:: DATASET EXCERPT ::
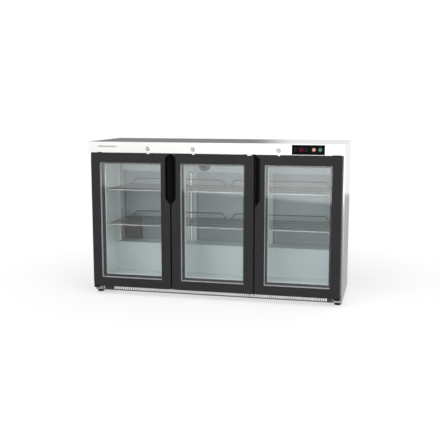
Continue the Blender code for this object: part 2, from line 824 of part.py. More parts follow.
def inset_outline(points, distance):
    """Move every side of a counter-clockwise outline inwards by a distance."""
    moved = []
    count = len(points)
    for i in range(count):
        before, here, after = (Vector(points[(i + n) % count]) for n in (-1, 0, 1))
        first = (here - before).normalized()
        second = (after - here).normalized()
        inward = Vector((-first.y, first.x)) + Vector((-second.y, second.x))
        moved.append(here + inward * (distance / (1 + first.dot(second))))
    return moved


def handle_outline(edge_x, inward, inset):
    """Outline of the grip in the front plane, with slanted ends.

    inward is +1 or -1, from the free edge towards the glass. A negative inset makes
    the outline larger.
    """
    points = (
        (0, HANDLE_BOTTOM),
        (0.005, HANDLE_BOTTOM),
        (HANDLE_WIDTH, HANDLE_BOTTOM + 0.032),
        (HANDLE_WIDTH, HANDLE_TOP - 0.0155),
        (0.007, HANDLE_TOP),
        (0, HANDLE_TOP),
    )
    return [(edge_x + inward * a, b) for a, b in inset_outline(points, inset)]


def make_handle(number, edge_x, inward, frame):
    depth_back = DOOR_FRONT + HANDLE_DEPTH
    notch_outline = handle_outline(edge_x, inward, -GAP)
    notch_outline[0] = (edge_x - inward * 0.003, notch_outline[0][1])
    notch_outline[-1] = (edge_x - inward * 0.003, notch_outline[-1][1])
    proud = DOOR_FRONT - 0.002
    notch = prism(f"grip_notch_{number}", None, notch_outline, proud, depth_back + GAP, "Y")
    cut(frame, notch)
    outline = handle_outline(edge_x, inward, 0)
    handle = prism(f"door_{number}_handle", BLACK_PLASTIC, outline, DOOR_FRONT, depth_back, "Y")
    cavity = handle_outline(edge_x, inward, HANDLE_WALL)
    hollow_back = depth_back - HANDLE_WALL
    hollow = prism(f"grip_hollow_{number}", None, cavity, proud, hollow_back, "Y")
    cut(handle, hollow)
    return handle


def make_gasket(name, x0):
    inset, width = GASKET_INSET, GASKET_WIDTH
    xs = (inset, inset + width, DOOR_WIDTH - inset - width, DOOR_WIDTH - inset)
    zs = (DOOR_BOTTOM + inset, DOOR_BOTTOM + inset + width)
    zs += (DOOR_TOP - inset - width, DOOR_TOP - inset)
    ys = (DOOR_BACK + GAP, CABINET_FRONT - GAP)
    return grid_part(
        name, RUBBER, [x0 + a for a in xs], ys, zs, lambda i, j, k: frame_ring((3, 3), (i, k))
    )


def make_glass(name, x0):
    grow = GLASS_OVERLAP - 0.0005
    low = (x0 + STILE - grow, DOOR_FRONT + FRONT_LIP + GAP, DOOR_BOTTOM + BOTTOM_RAIL - grow)
    high_x = x0 + DOOR_WIDTH - STILE + grow
    high = (high_x, low[1] + GLASS_THICK, DOOR_TOP - TOP_RAIL + grow)
    return box(name, GLASS, low, high)


def cut_pin_holes(frame, number, pivot_x):
    """Holes for the hinge pins at the top and bottom of the hung side."""
    starts = ((DOOR_TOP - PIN_LENGTH - 0.001, "top"), (DOOR_BOTTOM - 0.001, "bottom"))
    for z, place in starts:
        start = (pivot_x, PIVOT_Y, z)
        profile = rod(PIN_HOLE, PIN_LENGTH + 0.002)
        cut(frame, turned(f"pin_hole_{place}_{number}", None, profile, start, segments=16))


def cut_cam_slot(frame, number, index):
    """Slot in the top rail that the lock's cam swings down into."""
    x = lock_x(index)
    side = -1 if HINGE_SIDES[index] == "left" else 1
    near, far = sorted((x - side * 0.008, x + side * 0.034))
    low = (near, CAM_BACK - CAM_THICK - 0.0030, DOOR_TOP - 0.0135)
    high = (far, CAM_BACK + 0.0030, DOOR_TOP + 0.0010)
    cut(frame, box(f"cam_slot_{number}", None, low, high))


def make_hinges(number, pivot_x, side):
    """Top bracket with its pin down, and bottom bracket with its pin up."""
    top = f"door_{number}_top_hinge"
    low_z, high_z = DOOR_TOP + 0.0006, DOOR_TOP + 0.0026
    near, far = pivot_x - 0.019, pivot_x + 0.019
    back = CABINET_FRONT - GAP
    xs = (near, far)
    ys = (PIVOT_Y - 0.0085, back - SHEET, back)
    zs = (low_z, high_z, high_z + 0.022)
    bracket = grid_part(top, ZINC, xs, ys, zs, lambda i, j, k: k == 0 or j == 1)
    start = (pivot_x, PIVOT_Y, low_z - PIN_LENGTH + 0.002)
    pin = rod(PIN_RADIUS, PIN_LENGTH - 0.001)
    join(bracket, turned(f"{top}_pin", None, pin, start, segments=16))
    bottom = f"door_{number}_bottom_hinge"
    low_z, high_z = DOOR_BOTTOM - 0.0110, DOOR_BOTTOM - 0.0010
    reach = 0.0135
    outline = [(pivot_x + 0.018, back), (pivot_x - 0.018, back)]
    for i in range(9):
        angle = pi + pi * i / 8
        outline.append((pivot_x + 0.018 * cos(angle), PIVOT_Y + reach * sin(angle)))
    plate = prism(bottom, BLACK_PLASTIC, outline, low_z, high_z)
    start = (pivot_x, PIVOT_Y, high_z - 0.002)
    pin = rod(PIN_RADIUS, PIN_LENGTH)
    join(plate, turned(f"{bottom}_pin", None, pin, start, segments=16))


def make_door(index):
    number = index + 1
    x0 = door_left(index)
    hung_left = HINGE_SIDES[index] == "left"
    pivot_x = x0 + PIVOT_INSET if hung_left else x0 + DOOR_WIDTH - PIVOT_INSET
    free_x = x0 + DOOR_WIDTH if hung_left else x0
    inward = -1 if hung_left else 1
    frame = door_cells(f"door_{number}_frame", DOOR_GREY, x0)
    cut_pin_holes(frame, number, pivot_x)
    cut_cam_slot(frame, number, index)
    parts = [frame, make_handle(number, free_x, inward, frame)]
    parts.append(make_glass(f"door_{number}_glass", x0))
    parts.append(make_gasket(f"door_{number}_gasket", x0))
    empty = pivot(f"door_{number}_pivot", (pivot_x, PIVOT_Y, 0))
    for part in parts:
        hang(part, empty)
    make_hinges(number, pivot_x, inward)
    make_lock(index)


def main():
    make_worktop()
    make_side_panels()
    make_inner_walls()
    make_front_grille()
    make_uprights()
    make_shelf_racks()
    make_shelves()
    make_feet()
    make_light()
    make_evaporator()
    make_return_grille()
    make_machine()
    make_controls()
    for index in range(DOOR_COUNT):
        make_door(index)


clear_scene()
main()
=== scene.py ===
from math import acos, cos, pi, radians, sin, tan

import bmesh
import bpy
from mathutils import Matrix, Vector


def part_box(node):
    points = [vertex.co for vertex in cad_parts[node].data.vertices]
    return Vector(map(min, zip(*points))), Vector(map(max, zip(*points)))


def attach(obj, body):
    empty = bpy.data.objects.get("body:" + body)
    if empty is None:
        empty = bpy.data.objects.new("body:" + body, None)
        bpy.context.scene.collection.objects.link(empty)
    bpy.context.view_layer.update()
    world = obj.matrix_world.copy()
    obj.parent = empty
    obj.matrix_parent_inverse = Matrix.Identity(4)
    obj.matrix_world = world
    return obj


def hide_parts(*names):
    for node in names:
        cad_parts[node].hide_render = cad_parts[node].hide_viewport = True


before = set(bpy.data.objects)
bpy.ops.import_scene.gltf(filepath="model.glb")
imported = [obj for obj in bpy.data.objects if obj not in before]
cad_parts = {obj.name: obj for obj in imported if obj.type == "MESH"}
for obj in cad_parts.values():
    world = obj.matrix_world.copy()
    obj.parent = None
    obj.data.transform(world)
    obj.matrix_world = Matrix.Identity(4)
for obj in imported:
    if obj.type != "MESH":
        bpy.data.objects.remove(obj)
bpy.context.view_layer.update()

DOORS = (1, 2, 3)

# Black caps over each door's top hinge, as start and end in x from the hinge pin.
HINGE_CAPS = {1: ((0.031, 0.053),), 2: ((-0.036, -0.027), (0.011, 0.020)), 3: ((-0.040, 0.008),)}
FASCIA_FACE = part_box("worktop")[0].y
SHARP = radians(30)

# Brightness of the studio and of its ground ahead of the doors, left then right.
FRONT_LIGHT = (1.22, 1.62)
FRONT_GROUND = (0.26, 0.42)

# The floor near the object; far from it the floor and the backdrop glow white.
FLOOR_ALBEDO = 0.40
FLOOR_GLOW = 0.46
WHITE_GLOW = 1.02


# Meshes ------------------------------------------------------


def add_piece(name, bm, mat, body="cabinet", replaces=(), smooth=35):
    """Make an object from a bmesh and let it ride on a body of the frame."""
    bmesh.ops.recalc_face_normals(bm, faces=bm.faces)
    mesh = bpy.data.meshes.new(name)
    bm.to_mesh(mesh)
    bm.free()
    mesh.materials.append(mat)
    mesh.shade_smooth()
    mesh.set_sharp_from_angle(angle=radians(smooth))
    obj = bpy.data.objects.new(name, mesh)
    bpy.context.scene.collection.objects.link(obj)
    even = obj.modifiers.new("even_normals", "WEIGHTED_NORMAL")
    even.mode = "FACE_AREA"
    even.weight = 100
    even.keep_sharp = True
    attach(obj, body)
    if replaces:
        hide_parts(*replaces)
    return obj


def fill_cells(bm, xs, ys, zs, solid):
    """Add the outer faces of the solid cells of a grid of boxes."""
    verts = {}

    def vert(corner):
        if corner not in verts:
            i, j, k = corner
            verts[corner] = bm.verts.new((xs[i], ys[j], zs[k]))
        return verts[corner]

    counts = (len(xs) - 1, len(ys) - 1, len(zs) - 1)

    def is_solid(cell):
        return all(0 <= c < n for c, n in zip(cell, counts)) and solid(*cell)

    cells = [(i, j, k) for i in range(counts[0]) for j in range(counts[1]) for k in range(counts[2])]
    for cell in filter(is_solid, cells):
        for axis in range(3):
            u, v = [a for a in range(3) if a != axis]
            for side in (0, 1):
                beside = list(cell)
                beside[axis] += 1 if side else -1
                if is_solid(beside):
                    continue
                corners = []
                for du, dv in ((0, 0), (1, 0), (1, 1), (0, 1)):
                    corner = list(cell)
                    corner[axis] += side
                    corner[u] += du
                    corner[v] += dv
                    corners.append(vert(tuple(corner)))
                if (side == 1) == (axis == 1):
                    corners.reverse()
                bm.faces.new(corners)


def round_edges(bm, edges, width, segments, clamp=False):
    how = {"offset": width, "segments": segments, "clamp_overlap": clamp}
    bmesh.ops.bevel(bm, geom=edges, profile=0.5, affect="EDGES", **how)


def block(low, high, bevel=0.0, segments=2):
    """A box with rounded edges."""
    bm = bmesh.new()
    fill_cells(bm, *zip(low, high), lambda i, j, k: True)
    if bevel:
        round_edges(bm, list(bm.edges), bevel, segments)
    return bm


def merge(bm, other):
    """Move everything in another bmesh into bm."""
    mesh = bpy.data.meshes.new("merged")
    other.to_mesh(mesh)
    other.free()
    bm.from_mesh(mesh)
    bpy.data.meshes.remove(mesh)
    return bm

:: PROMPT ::
Produce the lines from the top of the listing through the "with slanted ends." line exactly as they appear, with no additional output.

:: OUTPUT ::
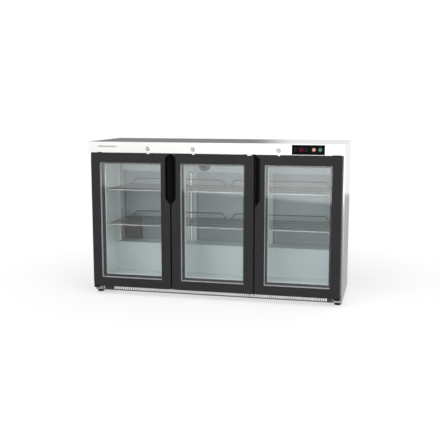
Continue the Blender code for this object: part 2, from line 824 of part.py. More parts follow.
def inset_outline(points, distance):
    """Move every side of a counter-clockwise outline inwards by a distance."""
    moved = []
    count = len(points)
    for i in range(count):
        before, here, after = (Vector(points[(i + n) % count]) for n in (-1, 0, 1))
        first = (here - before).normalized()
        second = (after - here).normalized()
        inward = Vector((-first.y, first.x)) + Vector((-second.y, second.x))
        moved.append(here + inward * (distance / (1 + first.dot(second))))
    return moved


def handle_outline(edge_x, inward, inset):
    """Outline of the grip in the front plane, with slanted ends.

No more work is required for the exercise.